We want to make sure that we have our operating systems up to date, so we want to apply those OS patches. We could also have some security appliances in our network, such as an intrusion detection system sensor, an IDs, an intrusion prevention system sensor, or an IPS, and maybe a Firewall. Now, an IDs and an IPS, what is the difference there? Well, an IDs system is going to get a copy of data coming into your network and it’s going to analyze those copies that it’s receiving against a database it has of well known attacks. And you want to keep that database up to date, and it’s going to be able to notice that this sequence of data coming in, this matches this attack. I think we’re being attacked, and it can communicate to the firewall to add a rule to start blocking traffic coming in from that IP address as an example.
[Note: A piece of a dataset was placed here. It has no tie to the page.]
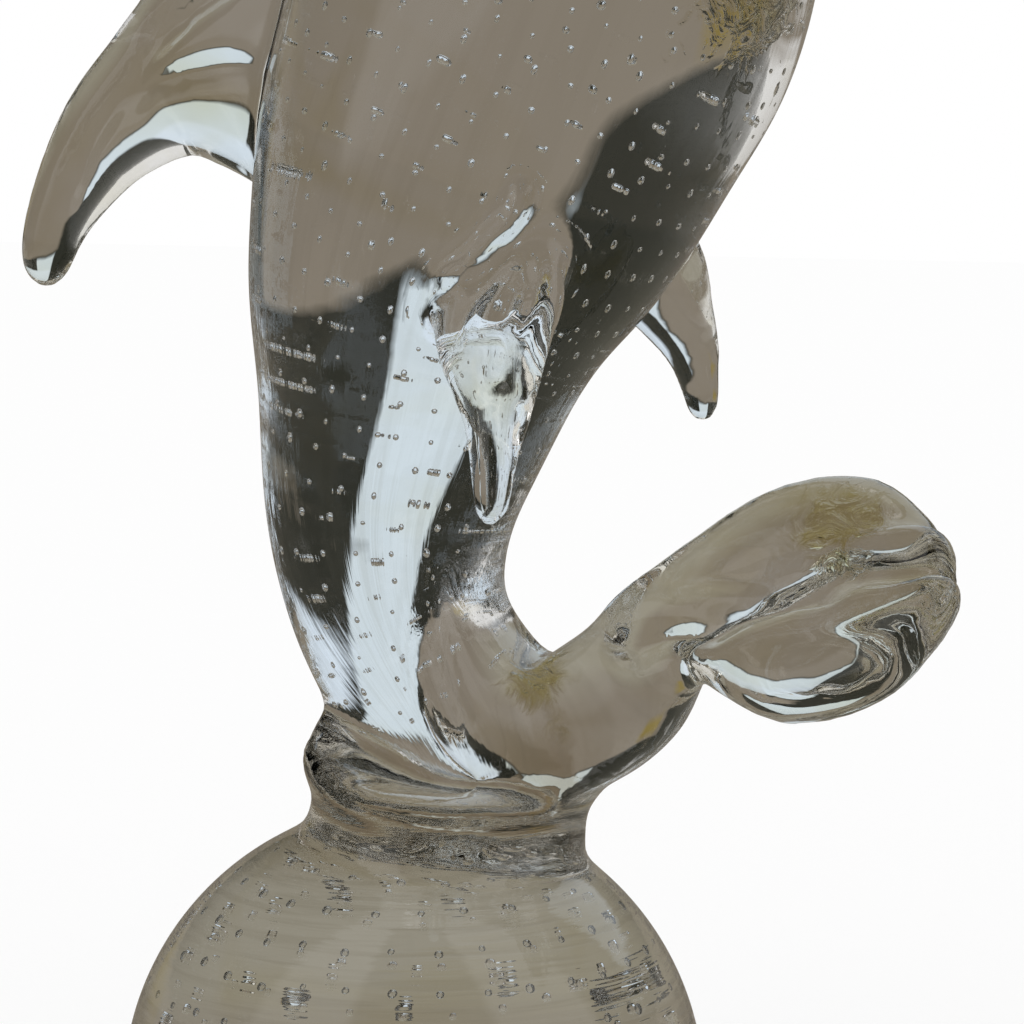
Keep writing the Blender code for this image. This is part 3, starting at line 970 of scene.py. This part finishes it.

So it’s going to be a little reactive, but something that can be more proactive is an IPS, because with an IPS, an intrusion prevention system sensor, we’re not just getting a copy of traffic. The traffic coming in from the Internet, as an example has to pass through the IPS device so it can stop that traffic in its tracks before it even gets to the target system. And like in IDs, it has a database of well known attacks. It’s able to recognize the signature of those attacks and stop it in its tracks in a firewall appliance. As we mentioned earlier in this video, it can help prevent those attacks coming in from the outside because we can set it up to block traffic that originates on an untrusted network like the Internet. And that’s a look at three primary goals of security confidentiality, integrity, and availability.